__Short task__: Extract each record and reproduce it exactly.

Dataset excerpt
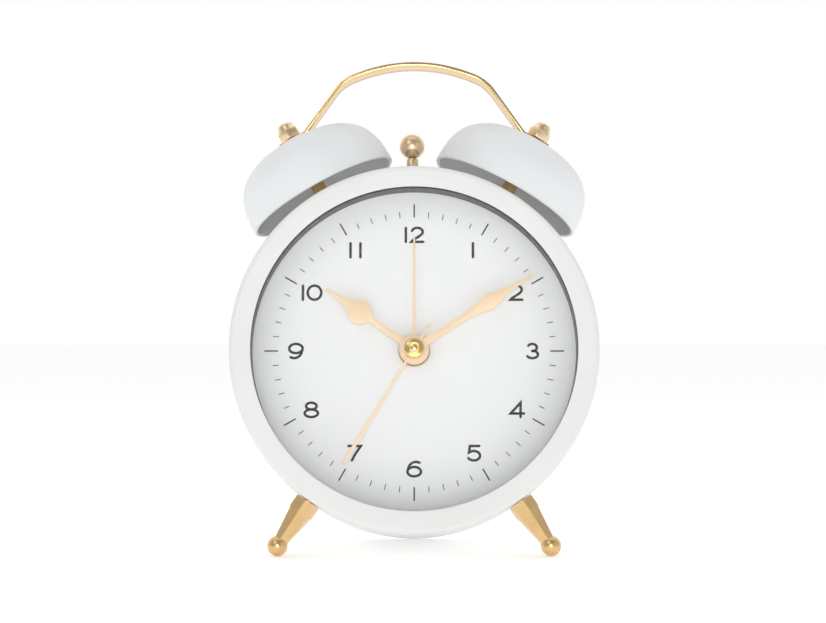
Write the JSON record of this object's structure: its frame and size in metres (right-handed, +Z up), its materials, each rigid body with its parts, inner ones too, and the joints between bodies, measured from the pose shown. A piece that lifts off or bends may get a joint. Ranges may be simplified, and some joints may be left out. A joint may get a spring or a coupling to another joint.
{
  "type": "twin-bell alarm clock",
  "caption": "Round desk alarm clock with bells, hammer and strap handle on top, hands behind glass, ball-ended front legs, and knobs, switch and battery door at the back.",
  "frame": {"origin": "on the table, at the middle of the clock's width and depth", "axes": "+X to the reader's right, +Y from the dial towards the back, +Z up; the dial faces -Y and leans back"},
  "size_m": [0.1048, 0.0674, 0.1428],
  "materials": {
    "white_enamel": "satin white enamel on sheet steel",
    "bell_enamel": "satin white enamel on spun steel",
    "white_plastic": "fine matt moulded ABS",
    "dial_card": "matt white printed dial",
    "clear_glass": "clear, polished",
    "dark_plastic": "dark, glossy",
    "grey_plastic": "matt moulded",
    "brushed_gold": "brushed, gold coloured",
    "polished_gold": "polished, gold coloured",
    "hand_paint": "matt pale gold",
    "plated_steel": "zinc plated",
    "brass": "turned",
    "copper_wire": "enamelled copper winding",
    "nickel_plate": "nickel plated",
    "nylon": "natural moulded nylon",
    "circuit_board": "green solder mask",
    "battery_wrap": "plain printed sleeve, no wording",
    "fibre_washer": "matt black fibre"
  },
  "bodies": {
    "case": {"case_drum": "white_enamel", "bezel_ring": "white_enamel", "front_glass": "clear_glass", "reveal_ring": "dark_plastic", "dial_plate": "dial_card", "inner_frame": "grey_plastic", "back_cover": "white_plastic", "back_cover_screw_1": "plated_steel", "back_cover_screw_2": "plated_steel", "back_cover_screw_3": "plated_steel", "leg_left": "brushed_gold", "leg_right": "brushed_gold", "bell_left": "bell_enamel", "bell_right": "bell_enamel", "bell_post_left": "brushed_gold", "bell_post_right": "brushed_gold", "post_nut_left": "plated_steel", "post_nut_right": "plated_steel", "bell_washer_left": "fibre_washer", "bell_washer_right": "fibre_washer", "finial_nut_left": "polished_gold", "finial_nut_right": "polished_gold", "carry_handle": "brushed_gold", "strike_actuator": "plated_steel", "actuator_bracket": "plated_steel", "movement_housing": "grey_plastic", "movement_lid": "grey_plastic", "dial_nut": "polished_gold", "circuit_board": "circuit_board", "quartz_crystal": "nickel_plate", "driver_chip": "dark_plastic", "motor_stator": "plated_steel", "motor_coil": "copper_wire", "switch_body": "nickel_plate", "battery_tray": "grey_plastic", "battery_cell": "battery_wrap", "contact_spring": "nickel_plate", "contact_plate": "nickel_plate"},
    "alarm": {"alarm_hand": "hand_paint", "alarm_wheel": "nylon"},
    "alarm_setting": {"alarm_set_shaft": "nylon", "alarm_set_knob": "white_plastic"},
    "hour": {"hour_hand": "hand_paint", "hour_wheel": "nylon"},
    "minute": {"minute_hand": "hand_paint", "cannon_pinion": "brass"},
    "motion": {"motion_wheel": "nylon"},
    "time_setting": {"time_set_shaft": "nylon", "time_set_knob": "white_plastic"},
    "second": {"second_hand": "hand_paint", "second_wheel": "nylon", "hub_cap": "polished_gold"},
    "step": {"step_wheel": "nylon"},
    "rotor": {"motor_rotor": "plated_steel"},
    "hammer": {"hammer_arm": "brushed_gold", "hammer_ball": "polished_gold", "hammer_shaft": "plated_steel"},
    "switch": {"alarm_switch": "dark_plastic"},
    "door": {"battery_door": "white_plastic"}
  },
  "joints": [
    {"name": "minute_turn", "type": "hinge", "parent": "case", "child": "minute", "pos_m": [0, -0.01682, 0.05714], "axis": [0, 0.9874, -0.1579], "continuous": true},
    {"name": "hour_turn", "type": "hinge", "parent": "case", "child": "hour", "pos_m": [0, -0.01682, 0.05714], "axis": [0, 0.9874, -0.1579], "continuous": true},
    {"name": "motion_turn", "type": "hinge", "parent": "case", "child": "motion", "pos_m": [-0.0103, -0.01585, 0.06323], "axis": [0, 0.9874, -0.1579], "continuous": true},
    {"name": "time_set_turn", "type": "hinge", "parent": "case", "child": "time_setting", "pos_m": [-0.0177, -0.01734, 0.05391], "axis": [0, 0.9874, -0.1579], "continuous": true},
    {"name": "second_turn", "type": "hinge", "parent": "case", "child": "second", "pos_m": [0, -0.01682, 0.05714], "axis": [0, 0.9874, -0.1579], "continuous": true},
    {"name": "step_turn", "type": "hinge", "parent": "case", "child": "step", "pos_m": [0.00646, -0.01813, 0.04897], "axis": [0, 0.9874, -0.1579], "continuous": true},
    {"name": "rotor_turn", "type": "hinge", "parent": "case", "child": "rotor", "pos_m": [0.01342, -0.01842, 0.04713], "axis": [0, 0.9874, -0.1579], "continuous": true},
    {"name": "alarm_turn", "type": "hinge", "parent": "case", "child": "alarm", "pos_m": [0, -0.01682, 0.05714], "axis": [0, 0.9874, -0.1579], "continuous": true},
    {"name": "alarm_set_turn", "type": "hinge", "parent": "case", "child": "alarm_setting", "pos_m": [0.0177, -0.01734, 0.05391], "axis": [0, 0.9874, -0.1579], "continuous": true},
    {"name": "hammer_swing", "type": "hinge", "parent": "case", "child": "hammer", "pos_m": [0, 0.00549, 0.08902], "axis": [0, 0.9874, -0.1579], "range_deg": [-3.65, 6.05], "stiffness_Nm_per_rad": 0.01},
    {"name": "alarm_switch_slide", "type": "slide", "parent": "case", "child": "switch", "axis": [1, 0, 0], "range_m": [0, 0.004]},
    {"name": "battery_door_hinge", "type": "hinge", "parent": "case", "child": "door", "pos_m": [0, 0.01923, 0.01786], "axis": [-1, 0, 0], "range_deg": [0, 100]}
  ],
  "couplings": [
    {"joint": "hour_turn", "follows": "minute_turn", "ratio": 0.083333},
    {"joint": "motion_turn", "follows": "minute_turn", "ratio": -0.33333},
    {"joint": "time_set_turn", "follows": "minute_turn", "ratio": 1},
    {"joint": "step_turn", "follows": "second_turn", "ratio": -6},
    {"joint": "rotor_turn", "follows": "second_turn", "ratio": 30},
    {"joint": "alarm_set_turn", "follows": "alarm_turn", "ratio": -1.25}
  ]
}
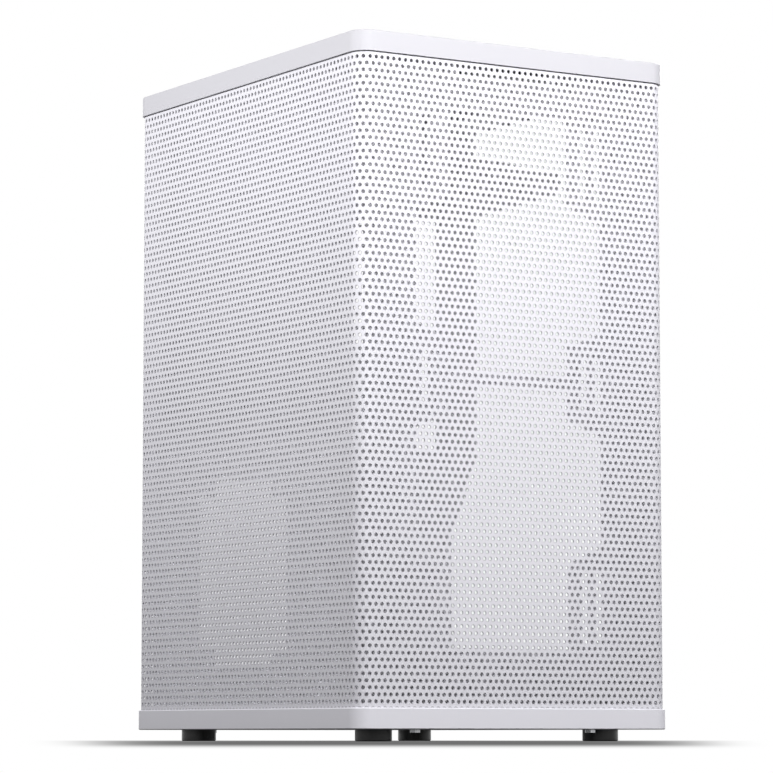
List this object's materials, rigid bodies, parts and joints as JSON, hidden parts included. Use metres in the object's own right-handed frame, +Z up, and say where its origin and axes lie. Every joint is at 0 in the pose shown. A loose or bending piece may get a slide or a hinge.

__Answer to the problem__:
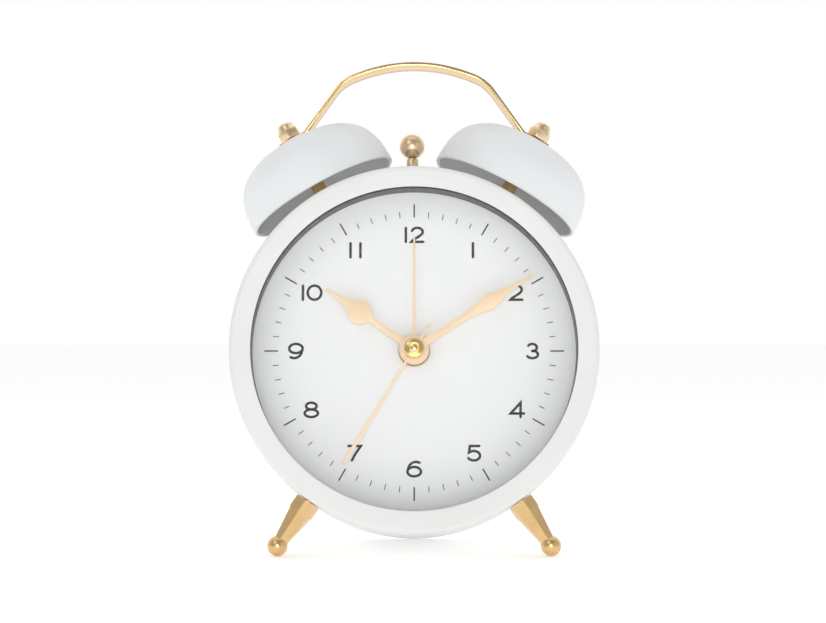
Write the JSON record of this object's structure: its frame and size in metres (right-handed, +Z up), its materials, each rigid body with its parts, inner ones too, and the joints between bodies, measured from the pose shown. A piece that lifts off or bends may get a joint. Ranges may be simplified, and some joints may be left out. A joint may get a spring or a coupling to another joint.
{
  "type": "twin-bell alarm clock",
  "caption": "Round desk alarm clock with bells, hammer and strap handle on top, hands behind glass, ball-ended front legs, and knobs, switch and battery door at the back.",
  "frame": {"origin": "on the table, at the middle of the clock's width and depth", "axes": "+X to the reader's right, +Y from the dial towards the back, +Z up; the dial faces -Y and leans back"},
  "size_m": [0.1048, 0.0674, 0.1428],
  "materials": {
    "white_enamel": "satin white enamel on sheet steel",
    "bell_enamel": "satin white enamel on spun steel",
    "white_plastic": "fine matt moulded ABS",
    "dial_card": "matt white printed dial",
    "clear_glass": "clear, polished",
    "dark_plastic": "dark, glossy",
    "grey_plastic": "matt moulded",
    "brushed_gold": "brushed, gold coloured",
    "polished_gold": "polished, gold coloured",
    "hand_paint": "matt pale gold",
    "plated_steel": "zinc plated",
    "brass": "turned",
    "copper_wire": "enamelled copper winding",
    "nickel_plate": "nickel plated",
    "nylon": "natural moulded nylon",
    "circuit_board": "green solder mask",
    "battery_wrap": "plain printed sleeve, no wording",
    "fibre_washer": "matt black fibre"
  },
  "bodies": {
    "case": {"case_drum": "white_enamel", "bezel_ring": "white_enamel", "front_glass": "clear_glass", "reveal_ring": "dark_plastic", "dial_plate": "dial_card", "inner_frame": "grey_plastic", "back_cover": "white_plastic", "back_cover_screw_1": "plated_steel", "back_cover_screw_2": "plated_steel", "back_cover_screw_3": "plated_steel", "leg_left": "brushed_gold", "leg_right": "brushed_gold", "bell_left": "bell_enamel", "bell_right": "bell_enamel", "bell_post_left": "brushed_gold", "bell_post_right": "brushed_gold", "post_nut_left": "plated_steel", "post_nut_right": "plated_steel", "bell_washer_left": "fibre_washer", "bell_washer_right": "fibre_washer", "finial_nut_left": "polished_gold", "finial_nut_right": "polished_gold", "carry_handle": "brushed_gold", "strike_actuator": "plated_steel", "actuator_bracket": "plated_steel", "movement_housing": "grey_plastic", "movement_lid": "grey_plastic", "dial_nut": "polished_gold", "circuit_board": "circuit_board", "quartz_crystal": "nickel_plate", "driver_chip": "dark_plastic", "motor_stator": "plated_steel", "motor_coil": "copper_wire", "switch_body": "nickel_plate", "battery_tray": "grey_plastic", "battery_cell": "battery_wrap", "contact_spring": "nickel_plate", "contact_plate": "nickel_plate"},
    "alarm": {"alarm_hand": "hand_paint", "alarm_wheel": "nylon"},
    "alarm_setting": {"alarm_set_shaft": "nylon", "alarm_set_knob": "white_plastic"},
    "hour": {"hour_hand": "hand_paint", "hour_wheel": "nylon"},
    "minute": {"minute_hand": "hand_paint", "cannon_pinion": "brass"},
    "motion": {"motion_wheel": "nylon"},
    "time_setting": {"time_set_shaft": "nylon", "time_set_knob": "white_plastic"},
    "second": {"second_hand": "hand_paint", "second_wheel": "nylon", "hub_cap": "polished_gold"},
    "step": {"step_wheel": "nylon"},
    "rotor": {"motor_rotor": "plated_steel"},
    "hammer": {"hammer_arm": "brushed_gold", "hammer_ball": "polished_gold", "hammer_shaft": "plated_steel"},
    "switch": {"alarm_switch": "dark_plastic"},
    "door": {"battery_door": "white_plastic"}
  },
  "joints": [
    {"name": "minute_turn", "type": "hinge", "parent": "case", "child": "minute", "pos_m": [0, -0.01682, 0.05714], "axis": [0, 0.9874, -0.1579], "continuous": true},
    {"name": "hour_turn", "type": "hinge", "parent": "case", "child": "hour", "pos_m": [0, -0.01682, 0.05714], "axis": [0, 0.9874, -0.1579], "continuous": true},
    {"name": "motion_turn", "type": "hinge", "parent": "case", "child": "motion", "pos_m": [-0.0103, -0.01585, 0.06323], "axis": [0, 0.9874, -0.1579], "continuous": true},
    {"name": "time_set_turn", "type": "hinge", "parent": "case", "child": "time_setting", "pos_m": [-0.0177, -0.01734, 0.05391], "axis": [0, 0.9874, -0.1579], "continuous": true},
    {"name": "second_turn", "type": "hinge", "parent": "case", "child": "second", "pos_m": [0, -0.01682, 0.05714], "axis": [0, 0.9874, -0.1579], "continuous": true},
    {"name": "step_turn", "type": "hinge", "parent": "case", "child": "step", "pos_m": [0.00646, -0.01813, 0.04897], "axis": [0, 0.9874, -0.1579], "continuous": true},
    {"name": "rotor_turn", "type": "hinge", "parent": "case", "child": "rotor", "pos_m": [0.01342, -0.01842, 0.04713], "axis": [0, 0.9874, -0.1579], "continuous": true},
    {"name": "alarm_turn", "type": "hinge", "parent": "case", "child": "alarm", "pos_m": [0, -0.01682, 0.05714], "axis": [0, 0.9874, -0.1579], "continuous": true},
    {"name": "alarm_set_turn", "type": "hinge", "parent": "case", "child": "alarm_setting", "pos_m": [0.0177, -0.01734, 0.05391], "axis": [0, 0.9874, -0.1579], "continuous": true},
    {"name": "hammer_swing", "type": "hinge", "parent": "case", "child": "hammer", "pos_m": [0, 0.00549, 0.08902], "axis": [0, 0.9874, -0.1579], "range_deg": [-3.65, 6.05], "stiffness_Nm_per_rad": 0.01},
    {"name": "alarm_switch_slide", "type": "slide", "parent": "case", "child": "switch", "axis": [1, 0, 0], "range_m": [0, 0.004]},
    {"name": "battery_door_hinge", "type": "hinge", "parent": "case", "child": "door", "pos_m": [0, 0.01923, 0.01786], "axis": [-1, 0, 0], "range_deg": [0, 100]}
  ],
  "couplings": [
    {"joint": "hour_turn", "follows": "minute_turn", "ratio": 0.083333},
    {"joint": "motion_turn", "follows": "minute_turn", "ratio": -0.33333},
    {"joint": "time_set_turn", "follows": "minute_turn", "ratio": 1},
    {"joint": "step_turn", "follows": "second_turn", "ratio": -6},
    {"joint": "rotor_turn", "follows": "second_turn", "ratio": 30},
    {"joint": "alarm_set_turn", "follows": "alarm_turn", "ratio": -1.25}
  ]
}
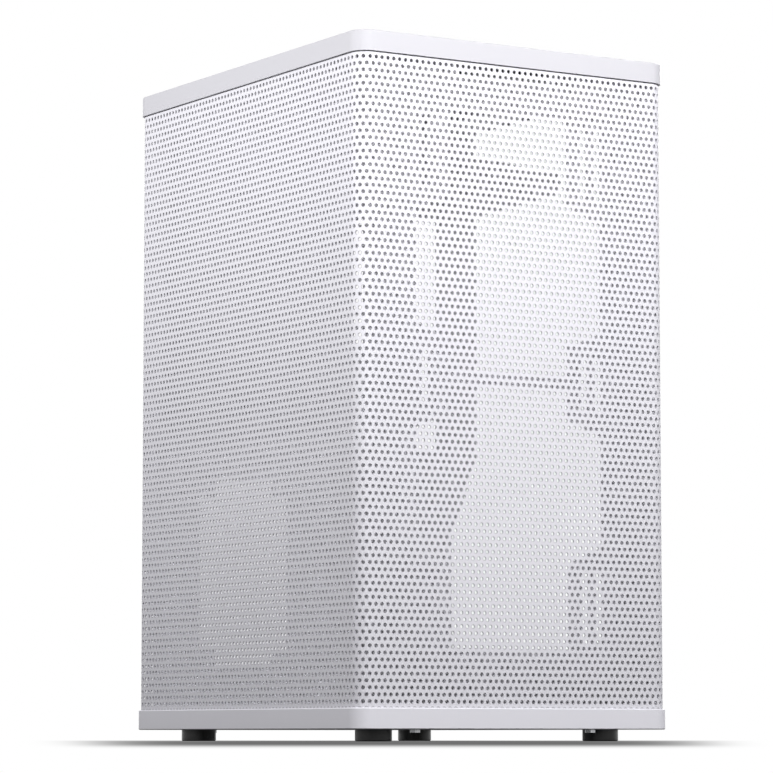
List this object's materials, rigid bodies, parts and joints as JSON, hidden parts included. Use metres in the object's own right-handed frame, +Z up, and say where its origin and axes lie. Every joint is at 0 in the pose shown. A loose or bending piece may get a slide or a hinge.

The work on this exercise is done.